Northwestern lacrosse had an overall very successful season in 2025, going 19-3 and reaching the NCAA title game. But the final snapshot of that year, one that stuck with the team for 257 days of the offseason, was one of resignation. Northwestern head coach Kelly Amonte Hiller barely spoke in her post-game press conference as North Carolina basked in the Gillette Stadium confetti, the Wildcats still reeling from a 12-8 loss when they threw everything they could at their opponent but still had no
room to breathe. The weight once again fell on Madison Taylor, who was held scoreless for the first time in two seasons, while the rest of her offense didn’t quite step up either.
There was not much to be said besides that Northwestern simply couldn’t be the better team on the field.
A year later, Northwestern is still a national championship contender, ranked No. 2 in preseason polls. But the Wildcats who defeated Boston College 20-12 on Friday, becoming the first team since UNC in 2021 to put 20+ on the Eagles, looked nothing like they were a year ago. And while NU still isn’t perfect, it played like a team free of the burdens that haunted it in 2025.
One big burden, of course, was the never-resolved question of who would step up alongside Madison Taylor, who scored nearly a third of Northwestern’s goals last season. It was expected that she wouldn’t have to deal with that this season because of new additions on attack, but the way she and her team’s progress played out on the offensive end was beyond imagination.

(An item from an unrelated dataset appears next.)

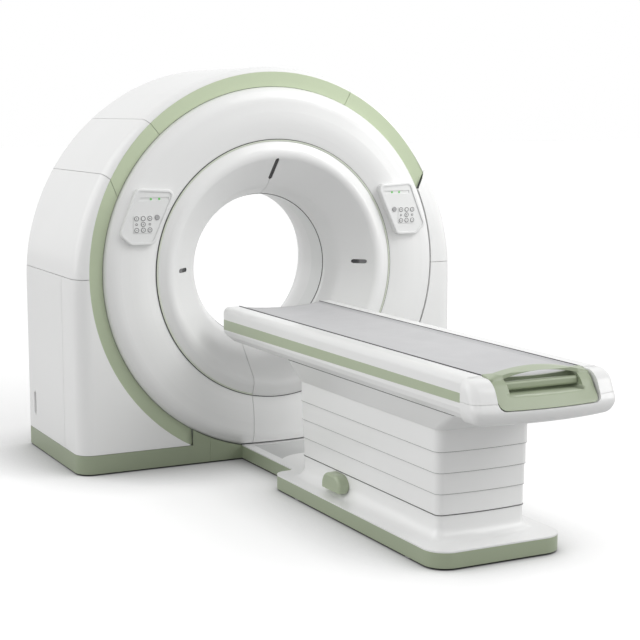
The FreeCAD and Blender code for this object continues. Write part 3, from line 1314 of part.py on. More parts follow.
# ---- table base ----
def base_prism(inset, z0, z1):
    half = BASE_HALF - inset
    rear, front = FRONT - BASE_REAR - inset, FRONT - BASE_FRONT + inset
    wide = box(-half, half, front, rear, z0, z1)
    bridge = box(-BRIDGE_HALF + inset, BRIDGE_HALF - inset, rear - BEYOND, FRONT - inset, z0, z1)
    solid = wide.fuse(bridge).removeSplitter()
    upright = upright_edges(solid, z0 + 1, z1 - 1)
    front_edges = [edge for edge in upright if edge.BoundBox.YMin < front + 1]
    solid = solid.makeFillet(BASE_FRONT_R - inset, front_edges)
    upright = upright_edges(solid, z0 + 1, z1 - 1)
    outer = [e for e in upright if abs(e.BoundBox.YMin - rear) < 1 and abs(e.BoundBox.XMin) > half - 1]
    solid = solid.makeFillet(BASE_REAR_R - inset, outer)
    upright = [e for e in upright_edges(solid, z0 + 1, z1 - 1) if abs(e.BoundBox.YMin - rear) < 1]
    inner = [e for e in upright if abs(e.BoundBox.XMin) < BRIDGE_HALF + 1]
    return solid.makeFillet(BRIDGE_INNER_R + inset, inner)


def table_plinth():
    wall = base_prism(0.0, PLINTH_BOTTOM, TABLE_PLINTH_TOP)
    inside = base_prism(PLINTH_WALL, PLINTH_BOTTOM - OVER, TABLE_PLINTH_TOP + OVER)
    return one_solid(wall.cut(inside))


def skirt_inset():
    return section_inset(3) + SKIRT_STEP


def table_base_cover():
    plate = base_prism(0.0, TABLE_PLINTH_TOP, BASE_TOP)
    skirt = pedestal_prism(skirt_inset(), TABLE_PLINTH_TOP, SKIRT_TOP)
    solid = plate.fuse(skirt)
    around = [e for e in edges_at_z(solid, BASE_TOP) if is_skirt_edge(e)]
    solid = solid.makeFillet(SKIRT_FILLET, around)
    hollow = pedestal_prism(skirt_inset() + SKIRT_T, TABLE_PLINTH_TOP - OVER, SKIRT_TOP + OVER)
    solid = solid.cut(hollow).cut(insert_prism(0.0, BASE_TOP - INSERT_DEPTH, BASE_TOP + OVER))
    stem_y = FRONT - PEDAL_Y
    half = PEDAL_STEM_R + PEDAL_STEM_GAP
    low, high = pedal_stem_z() - half - PEDAL_TRAVEL, pedal_stem_z() + half
    slot = box(-BASE_HALF, 0, stem_y - half, stem_y + half, low, high)
    return one_solid(solid.cut(slot))


def is_skirt_edge(edge):
    bounds = edge.BoundBox
    front, rear = FRONT - PEDESTAL_FRONT, FRONT - PEDESTAL_REAR
    along_x = max(abs(bounds.XMin), abs(bounds.XMax)) < PEDESTAL_HALF
    return along_x and bounds.YMin > front - 1 and bounds.YMax < rear + 1


def insert_prism(shrink, z0, z1):
    half = BRIDGE_HALF - INSERT_MARGIN - shrink
    rear = FRONT - RING_BULGE - INSERT_SETBACK - shrink
    rise = INSERT_CORNER - INSERT_APEX
    radius = ((half + shrink) ** 2 + rise ** 2) / (2 * rise)
    centre, radius = FRONT - INSERT_APEX - radius, radius + shrink
    apex, corner = centre + radius, centre + math.sqrt(radius ** 2 - half ** 2)
    curve = Part.Arc(V(-half, corner, z0), V(0, apex, z0), V(half, corner, z0)).toShape()
    corners = [V(half, corner, z0), V(half, rear, z0), V(-half, rear, z0), V(-half, corner, z0)]
    edges = [curve] + [Part.makeLine(a, b) for a, b in zip(corners[:-1], corners[1:])]
    return Part.Face(Part.Wire(edges)).extrude(V(0, 0, z1 - z0))


def dock_insert():
    bottom = BASE_TOP - INSERT_DEPTH
    return insert_prism(INSERT_GAP, bottom, bottom + INSERT_T)


def table_base_frame():
    frame = base_prism(PLINTH_WALL, FRAME_BOTTOM, TABLE_RAIL_TOP)
    half = BASE_HALF - PLINTH_WALL - TABLE_RAIL
    front, rear = FRONT - BASE_FRONT + TABLE_RAIL, FRONT - BASE_REAR - TABLE_RAIL
    tray = box(-half, half, front, rear, TABLE_FRAME_TOP, TABLE_RAIL_TOP + OVER)
    frame = frame.cut(tray)
    for x, y in table_rail_places(TABLE_ANCHOR_FROM_END):
        frame = frame.cut(rod_z(TABLE_ANCHOR_R, FRAME_BOTTOM - OVER, TABLE_RAIL_TOP + OVER, x, y))
    return one_solid(frame)


def pedal_stem_z():
    return PEDAL_BOTTOM + PEDAL_HEIGHT / 2


def foot_pedal():
    x1 = -PEDESTAL_HALF + skirt_inset() - PEDAL_BACK_GAP
    x0 = x1 - PEDAL_REACH
    y = FRONT - PEDAL_Y
    top = PEDAL_BOTTOM + PEDAL_HEIGHT
    solid = box(x0, x1, y - PEDAL_HALF, y + PEDAL_HALF, PEDAL_BOTTOM, top)
    corners = [e for e in edges_at_z(solid, top) if e.BoundBox.YLength < TINY]
    solid = solid.makeFillet(PEDAL_CORNER_R, corners)
    outer = [e for e in solid.Edges if e.BoundBox.XMax < x0 + TINY and e.BoundBox.ZMax > PEDAL_BOTTOM + 1]
    solid = solid.makeFillet(PEDAL_EDGE_R, outer)
    stem = rod_x(PEDAL_STEM_R, x1 - OVER, x1 + PEDAL_STEM_LENGTH, y, pedal_stem_z())
    return one_solid(solid.cut(skirt_sweep()).fuse(stem))


# the skirt's curved foot, raised by the pedal's travel
def skirt_sweep():
    x = -PEDESTAL_HALF + skirt_inset() - SKIRT_FILLET
    y0, y1 = FRONT - PEDAL_Y - 2 * PEDAL_HALF, FRONT - PEDAL_Y + 2 * PEDAL_HALF
    top = BASE_TOP + SKIRT_FILLET + PEDAL_TRAVEL
    hollow = Part.makeCylinder(SKIRT_FILLET - SKIRT_SWEEP_GAP, y1 - y0, V(x, y0, top), V(0, 1, 0))
    return box(x, x + SKIRT_FILLET + 1, y0, y1, BASE_TOP, top).cut(hollow)


# ---- all sub-parts ----
SINGLE = [gantry_plinth, front_ring_cover, dock_panel, front_funnel, laser_windows, trim_ring, scan_window]
SINGLE += [rear_funnel, status_lights, gantry_base_frame, levelling_feet, cover_frame, gantry_stand]
SINGLE += [bearing_outer_race, bearing_inner_race, rotor_drum, xray_tube, detector_arc, hv_generator]
SINGLE += [heat_exchanger, table_body, side_stripes, end_cap, cradle_board, cradle_pad, cradle_handle]
SINGLE += [release_lever, saddle, table_plinth, table_base_cover, dock_insert, table_base_frame, foot_pedal]
MIRRORED = [panel_housing, keypad, stop_button]
SECTIONS = ["section_upper", "section_middle", "section_lower", "section_fixed"]


def build():
    parts = {**gantry_covers(), **green_bands(), **lift_columns()}
    for level, name in enumerate(SECTIONS):
        parts[name] = section(level)
    for make in MIRRORED:
        parts[make.__name__ + "_right"] = make()
        parts[make.__name__ + "_left"] = mirror_x(parts[make.__name__ + "_right"])
    for make in SINGLE:
        parts[make.__name__] = make()
    return parts


os.makedirs("parts", exist_ok=True)
for name, shape in build().items():
    shape.exportStep("parts/" + name + ".step")
    print(name, len(shape.Solids), shape.isValid(), round(shape.Volume / 1e6, 3))
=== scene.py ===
import json
import math

import bmesh
import bpy
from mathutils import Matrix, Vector
from mathutils.geometry import convex_hull_2d


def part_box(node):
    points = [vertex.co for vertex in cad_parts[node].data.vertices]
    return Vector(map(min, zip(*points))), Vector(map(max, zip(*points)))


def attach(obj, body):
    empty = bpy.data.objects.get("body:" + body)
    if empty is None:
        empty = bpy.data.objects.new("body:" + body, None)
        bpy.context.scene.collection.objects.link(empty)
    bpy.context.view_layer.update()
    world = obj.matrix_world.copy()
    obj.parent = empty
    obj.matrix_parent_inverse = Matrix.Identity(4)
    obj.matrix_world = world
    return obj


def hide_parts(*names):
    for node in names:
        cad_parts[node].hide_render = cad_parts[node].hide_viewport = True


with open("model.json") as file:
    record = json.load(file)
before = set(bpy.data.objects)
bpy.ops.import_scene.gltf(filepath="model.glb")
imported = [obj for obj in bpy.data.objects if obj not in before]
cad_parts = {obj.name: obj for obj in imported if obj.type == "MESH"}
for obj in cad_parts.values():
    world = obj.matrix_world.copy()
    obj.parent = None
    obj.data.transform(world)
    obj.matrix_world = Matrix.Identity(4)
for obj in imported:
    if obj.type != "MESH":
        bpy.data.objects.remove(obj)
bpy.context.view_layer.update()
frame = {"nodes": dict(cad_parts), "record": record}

# ---- places that several pieces share, in metres ----
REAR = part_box("rear_cover")[1][1]
GANTRY_DEPTH = 0.820
FRONT = REAR - GANTRY_DEPTH
BORE_Z = 0.907


# ---- node trees ----
def rgba(color):
    """A plain colour as an opaque one; a socket stays as it is."""
    return (*color, 1.0) if isinstance(color, tuple) else color


def scaled(color, factor):
    return tuple(min(1.0, channel * factor) for channel in color)


class Graph:
    """The node tree of a material or world, with short calls for the nodes that several trees use."""

    MIX_FACTOR, MIX_A, MIX_B = 0, 6, 7
    MIX_RESULT = 2

    def __init__(self, owner):
        owner.use_nodes = True
        self.tree = owner.node_tree

    def node(self, kind):
        return self.tree.nodes.new("ShaderNode" + kind)

    def feed(self, socket, value):
        """Links value to the socket if it is a socket itself, and otherwise writes it there."""
        if isinstance(value, bpy.types.NodeSocket):
            self.tree.links.new(value, socket)
        else:
            socket.default_value = value

    def calculate(self, operation, a, b=0.0):
        node = self.node("Math")
        node.operation = operation
        self.feed(node.inputs[0], a)
        self.feed(node.inputs[1], b)
        return node.outputs[0]

    def mix(self, factor, a, b):
        """Colour a where the factor is 0 and b where it is 1."""
        node = self.node("Mix")
        node.data_type = "RGBA"
        self.feed(node.inputs[self.MIX_FACTOR], factor)
        self.feed(node.inputs[self.MIX_A], rgba(a))
        self.feed(node.inputs[self.MIX_B], rgba(b))
        return node.outputs[self.MIX_RESULT]

    def spread(self, source, low, high, at=(0.0, 1.0)):
        """low where the source is at the first value of at, high where it is at the second."""
        node = self.node("MapRange")
        node.interpolation_type = "SMOOTHSTEP"
        node.inputs["From Min"].default_value, node.inputs["From Max"].default_value = at
        node.inputs["To Min"].default_value, node.inputs["To Max"].default_value = low, high
        self.feed(node.inputs["Value"], source)
        return node.outputs["Result"]


FINISHES = {}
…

Taylor, who led all players with five goals and four assists on just seven shots, somehow came out a better player than her NCAA single-season goals record-breaking self a year ago. While she ended many of her 2025 showings worn down from absorbing so much contact, the senior looked more composed on Friday, knowing exactly when to go to the cage and when to involve her teammates so the Boston College defense didn’t collapse on her. Of course, part of that was because Taylor had more help (and therefore, more space), but it also showcased the maturity of a superstar aware that she still had room to improve.
That help, of course, came from transfers Olivia Adamson and Maddie Epke, who combined for four goals. But it wasn’t just the highly-touted transfers — eight different Wildcats scored on Friday, six of them scoring multiple goals, showcasing a night-and-day change from the Taylor-centric offense of 2025.
One of those scorers was Aditi Foster, who shone with a career-best four goals and an assist in her first-ever start. But the box score didn’t fully showcase how much she improved this offseason at dictating the offense, even after coming in with high expectations following several big-time plays as a freshman. Three of Foster’s four goals were unassisted, and she orchestrated several other major goals even if she wasn’t amongst the final two to touch the ball. If the sophomore rises to become a solid second option for the Wildcats, it bodes extremely well for the future.
The offense was Northwestern’s most obvious identity shift, but the rest of the team also showed promise. There was concern coming into the season over Northwestern’s defensive inexperience, and those concerns still held merit — Boston College’s equally as inexperienced offense still put 41 shots on the Wildcats. But it was due to the NU defense that most of those 41 shots didn’t lead to anything. Big plays from transfer Annabel Child, three caused turnovers from Jaylen Rosga and moves by freshman Mckenzie Brown (who didn’t look like a freshman with her speed and her ability to fight for ground balls) provided reason for optimism and made the losses of Sammy White and Jane Hansen hurt a little less.
Northwestern’s defensive staple, though, was goalie Jennika Cuocco, who recorded 15 saves. There was much pregame hype about Boston College’s Tewaaraton finalist goalie Shea Dolce (who ended the game with an uncharacteristically poor 0.280 save percentage), but Cuocco came out of the contest as the MVP between the pipes. As good as Molly Laliberty and Delaney Sweitzer were, Northwestern hasn’t had a goalie be one of the team’s make-or-break players in a long time. If Cuocco can continue to play that role for the Wildcats, it could be a huge boost.
The Wildcats showcased a new identity not just through their player performances, but through how they controlled the game. With a history of blown leads (especially against an opponent like Boston College, which has given Northwestern several back-and-forth matches), Northwestern didn’t falter when Boston College turned a 7-2 deficit into 7-6 in the third quarter. Instead, NU took the third quarter to pull away from the Eagles with a second 7-2 run, not letting a poor defensive quarter stop it from winning the game.
There were some issues that Northwestern needed to address, like the aforementioned defensive inexperience, six second-quarter turnovers and struggles in the draw circle (the Eagles won the draw battle 20-15). But unlike last season, when the question of “who will step up besides Madison Taylor on offense” loomed for three months straight, the Wildcats showcased a promise on Friday that suggests a higher ceiling down the road.
Before the 2026 season began, Amonte Hiller told USA Lacrosse Magazine that both Northwestern as a team and Taylor herself weren’t trying to repeat 2025.
“And we’re not trying to be who we were last year. She’s not trying to be who she was last year,” Amonte Hiller had said.
That surely showed on Friday. This new-look Northwestern, different from what it was both in 2025 and program-defining seasons of the past, passed its first big test. It now has the rest of the season to build on that.